If we define the vector
\[\begin{equation} \vec{f}(x)=\begin{bmatrix}f_1(x)&\dots&f_n(x)\end{bmatrix} \end{equation}\]we can again write this more compactly as
\[\begin{equation} g(x)=(-1)^{n+1}\frac{\det\left( \begin{bmatrix} \vec{f}(x)&0\\ F&\vec{y} \end{bmatrix}\right)} {\det(F)} \end{equation}\]In my post on Polynomial Interpolation, I discussed the example of having a function of the form \(g(x)=a_1+a_2e^{x}+a_3e^{-x}\) that passes through the same points as our original quadratic, \((1,9),(2,7),(3,-1)\). The equations remaining similar,
\[\begin{array}{cc} g(1)=9&\implies&a_1+a_2e^{1}+a_3e^{-1}=9\\ g(2)=7&\implies&a_1+a_2e^{2}+a_3e^{-2}=7\\ g(3)=-1&\implies&a_1+a_2e^{3}+a_3e^{-3}=-1\\ \end{array}\]The system of equations in matrix form being
\[\begin{equation} \begin{bmatrix} 1&e^1&e^{-1}\\ 1&e^2&e^{-2}\\ 1&e^3&e^{-3} \end{bmatrix} \begin{bmatrix} a_1\\a_2\\a_3 \end{bmatrix} =\begin{bmatrix} 9\\7\\-1 \end{bmatrix} \end{equation}\]So the system function would be
\[\begin{equation} g(x)=(-1)^{3+1}\frac{\det\left( \begin{bmatrix} 1&e^x&e^{-x}&0\\ 1&e^1&e^{-1}&9\\ 1&e^2&e^{-2}&7\\ 1&e^3&e^{-3}&-1 \end{bmatrix}\right)} {\det\left( \begin{bmatrix} 1&e^1&e^{-1}\\ 1&e^2&e^{-2}\\ 1&e^3&e^{-3} \end{bmatrix}\right)} \end{equation}\]Now, before getting your hopes up, the answer for this problem will not be pretty, regardless of how carefully you perform row operations. The main weakness of the system is now readily apparent. However, since one of our functions is constant, it is easy to reduce the size of the determinants by one, allowing us to expand manually. I’m not going to do that though, and instead put it into Wolfram Alpha because I am lazy. :)
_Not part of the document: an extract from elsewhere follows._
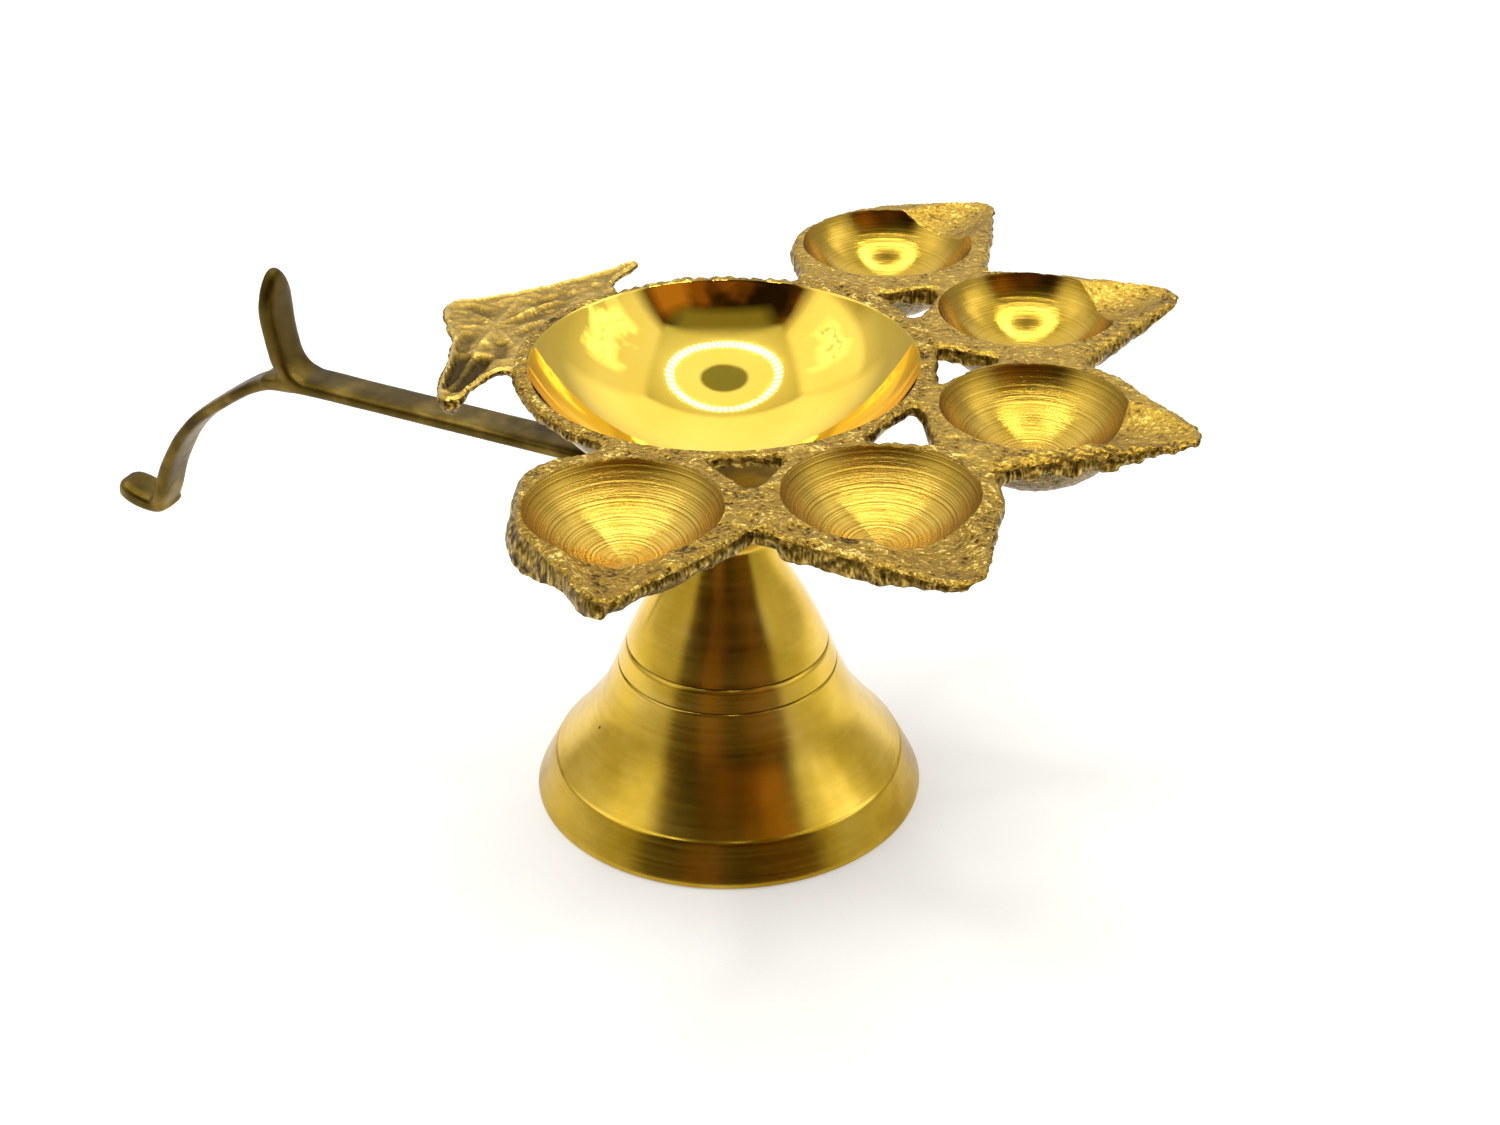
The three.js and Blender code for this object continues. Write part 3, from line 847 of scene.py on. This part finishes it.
def make_piece(mesh, body, slot, *nodes):
    piece = in_scene(mesh.name, mesh)
    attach(piece, body)
    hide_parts(*nodes)


# ---- Materials ----
class Nodes:
    """A node tree, with a short call for each kind of node used. Each call gives an output socket."""

    def __init__(self, owner):
        owner.use_nodes = True
        self.tree = owner.node_tree

    def feed(self, socket, value):
        """Links an output to the socket, or sets its number or colour."""
        if isinstance(value, bpy.types.NodeSocket):
            self.tree.links.new(value, socket)
        else:
            socket.default_value = value

    def add(self, kind, inputs=None, **settings):
        made = self.tree.nodes.new("ShaderNode" + kind)
        for key, value in settings.items():
            setattr(made, key, value)
        for socket, value in (inputs or {}).items():
            self.feed(made.inputs[socket], value)
        return made.outputs

    def maths(self, operation, first, second=0.0):
        return self.add("Math", {0: first, 1: second}, operation=operation)[0]

    def attribute(self, name):
        return self.add("Attribute", attribute_name=name)["Fac"]

    def place(self):
        """Where the shaded point is, in metres."""
        return self.add("TexCoord")["Object"]

    def speckle(self, size, detail=3, stretch=(1, 1, 1)):
        """Noise from 0 to 1 with features about `size` mm across."""
        where = self.add("Mapping", {"Vector": self.place(), "Scale": stretch})["Vector"]
        return self.add("TexNoise", {"Vector": where, "Scale": 1 / (size * MM), "Detail": detail})["Fac"]

    def ramp(self, factor, *stops):
        """A colour that changes with factor: stops are (position, (r, g, b))."""
        colour = self.add("ValToRGB", {"Fac": factor})["Color"]
        elements = colour.node.color_ramp.elements
        elements.remove(elements[1])
        elements[0].position = stops[0][0]
        elements[0].color = (*stops[0][1], 1)
        for position, value in stops[1:]:
            elements.new(position).color = (*value, 1)
        return colour

    def fitted(self, value, low, high, to_low, to_high):
        sockets = {"Value": value, "From Min": low, "From Max": high, "To Min": to_low, "To Max": to_high}
        return self.add("MapRange", sockets)["Result"]

    def mixed(self, factor, first, second):
        return self.add("Mix", {0: factor, 6: first, 7: second}, data_type="RGBA")[2]

    def bump(self, height, strength, distance, normal=None):
        sockets = {"Height": height, "Strength": strength, "Distance": distance * MM}
        if normal:
            sockets["Normal"] = normal
        return self.add("Bump", sockets)["Normal"]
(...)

\[\begin{equation} g(x)=\frac{2e^{x-1}-8e^x+2e^{4-x}-8e^{3-x}+7-e-e^2+7e^3}{(e-1)^2(1+e)} \end{equation}\]Absolutely horrendous. BUT, it works. As you can see in this desmos graph, it passes through the points.
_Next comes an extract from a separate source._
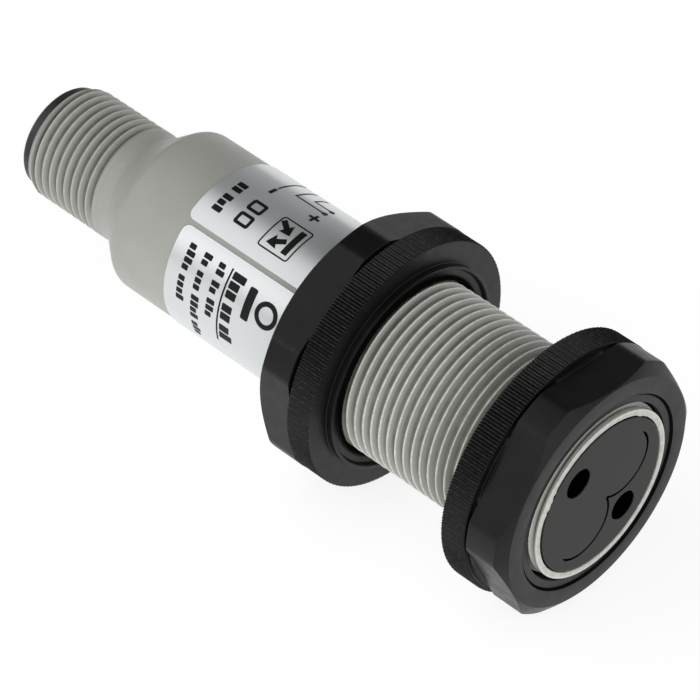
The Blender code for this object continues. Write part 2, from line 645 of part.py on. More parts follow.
def nut_mesh():
    """A nut along X whose hexagon faces +X, with the origin half way through it."""
    half = NUT_THICKNESS / 2
    border = half - NUT_HEX_HEIGHT
    collar = NUT_COLLAR_RADIUS
    face_radius, face_depth = NUT_FACE_RECESS
    ring_radius, ring_depth = NUT_RING_RECESS
    collar_face = NUT_RING_HEIGHT - half
    cone = math.tan(NUT_CONE)
    bm = bmesh.new()
    rings = []
    for angle, hexagon in nut_columns():
        section = [
            (half, NUT_FACE_RADIUS),
            (half - (hexagon - NUT_FACE_RADIUS) * cone, hexagon),
            (border, hexagon),
            (border - CLEARANCE, collar),
            (collar_face, collar),
            (collar_face, NUT_RING_RADIUS),
            (-half, NUT_RING_RADIUS),
            (-half, ring_radius),
            (ring_depth - half, ring_radius - NUT_RECESS_SLOPE),
            (ring_depth - half, NUT_BORE_RADIUS),
            (half - face_depth, NUT_BORE_RADIUS),
            (half - face_depth, face_radius - NUT_RECESS_SLOPE),
            (half, face_radius),
        ]
        rings.append([bm.verts.new((x, r * math.cos(angle), r * math.sin(angle))) for x, r in section])
    for index, ring in enumerate(rings):
        beyond = rings[(index + 1) % len(rings)]
        for corner in range(len(ring)):
            following = (corner + 1) % len(ring)
            bm.faces.new((ring[corner], beyond[corner], beyond[following], ring[following]))
    return mesh_from(bm, "nut", NUT_SHARP_ANGLE)


def build_nuts():
    """Both nuts share a mesh. Their hexagons face away from each other and their collars clamp the panel."""
    shared = nut_mesh()
    shared.materials.append(material("nut_plastic", (0.012, 0.012, 0.013), 0.45))
    front = add_object("front_nut", shared, None)
    front.location.x = -(FRONT_NUT_DEPTH + NUT_THICKNESS / 2)
    front.rotation_euler = (FRONT_NUT_ROLL, 0.0, 0.0)
    rear = add_object("rear_nut", shared, None)
    rear.location.x = -(REAR_NUT_DEPTH - NUT_THICKNESS / 2)
    rear.rotation_euler = (REAR_NUT_ROLL, 0.0, math.pi)


def build():
    clear_scene()
    frame = add_object("sensor_frame", None, None)
    frame.rotation_euler = (ROLL_ANGLE, 0.0, 0.0)
    build_housing(frame)
    build_disc(frame)
    build_seal(frame)
    build_holder(frame)
    build_device("emitter_led", 1, frame, (0.25, 0.2, 0.4))
    build_device("receiver_diode", -1, frame, (0.03, 0.02, 0.03))
    build_board(frame)
    build_components(frame)
    build_insert(frame)
    build_contacts(frame)
    build_wires(frame)
    build_resin(frame)
    build_label(frame)
    build_nuts()


build()
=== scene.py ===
"""Looks of a cylindrical photoelectric sensor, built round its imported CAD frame.

The frame's origin is the centre of the sensing face. +X points out of that face and +Z is up, so a point at
depth d behind the face lies at x = -d. Angles are counted about +X, from +Y towards +Z.
"""

import json
import math
import random
from collections import namedtuple

import bmesh
import bpy
from mathutils import Matrix, Vector, noise


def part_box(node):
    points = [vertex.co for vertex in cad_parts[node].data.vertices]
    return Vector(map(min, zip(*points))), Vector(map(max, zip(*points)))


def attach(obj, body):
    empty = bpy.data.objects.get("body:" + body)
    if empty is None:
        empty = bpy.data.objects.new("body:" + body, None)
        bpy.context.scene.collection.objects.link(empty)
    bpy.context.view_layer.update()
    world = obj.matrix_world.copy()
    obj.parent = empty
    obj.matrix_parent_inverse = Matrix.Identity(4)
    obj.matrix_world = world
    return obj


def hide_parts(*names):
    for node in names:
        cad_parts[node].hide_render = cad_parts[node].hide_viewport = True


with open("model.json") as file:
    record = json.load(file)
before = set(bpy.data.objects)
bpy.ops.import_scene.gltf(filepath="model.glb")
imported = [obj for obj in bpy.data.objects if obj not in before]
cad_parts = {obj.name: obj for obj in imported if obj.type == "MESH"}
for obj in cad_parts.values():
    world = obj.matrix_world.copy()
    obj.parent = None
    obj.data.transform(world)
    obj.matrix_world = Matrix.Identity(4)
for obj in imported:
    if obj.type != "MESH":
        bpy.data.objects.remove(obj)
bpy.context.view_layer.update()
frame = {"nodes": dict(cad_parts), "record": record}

MM = 0.001
ROLL = math.radians(130.2)          # direction from the receiver's hole to the emitter's
SMOOTH_ANGLE = math.radians(40)     # edges sharper than this stay crisp


def depths(node):
    """Depths behind the sensing face at which a CAD node starts and ends."""
    low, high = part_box(node)
    return -high.x, -low.x


def outer_radius(node):
    """Radius of a CAD node that is centred on the barrel's axis."""
    low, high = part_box(node)
    return max(high.y, high.z, -low.y, -low.z)


# Barrel
BARREL_COLUMNS = 180
BARREL_SEAM = math.radians(210)     # where both threads start and end
BARREL_CREST = outer_radius("barrel_housing")
PITCH = 1.0 * MM
PITCH_ROWS = 14
THREAD_DEPTH = 0.56 * MM
CREST_SHARE = 0.06                  # of the pitch, from the middle of a crest to where its flank starts
FLANK_SHARE = 0.40                  # and to where the flank meets the root
RUN_IN = 0.12                       # of a turn, over which a thread rises from its land
THREAD_FIRST = 0.15 * MM            # depth at which the helix starts
THREAD_TURNS = 27
SEAT_RADIUS = 8.05 * MM
SEAT_FLOOR = 3.0 * MM               # depth of the step that the disc's seal rests on
FRONT_FILLET = 0.09 * MM
FRONT_REACH = 0.2 * MM              # depth of the front edge's last ring in the seat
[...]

Is this better than solving the system manually and finding the coefficients? I dunno; probably not. But at least the answer is in one nice package, and you can write it without needing to solve anything. Then you can put it into a calculator to expand it for you.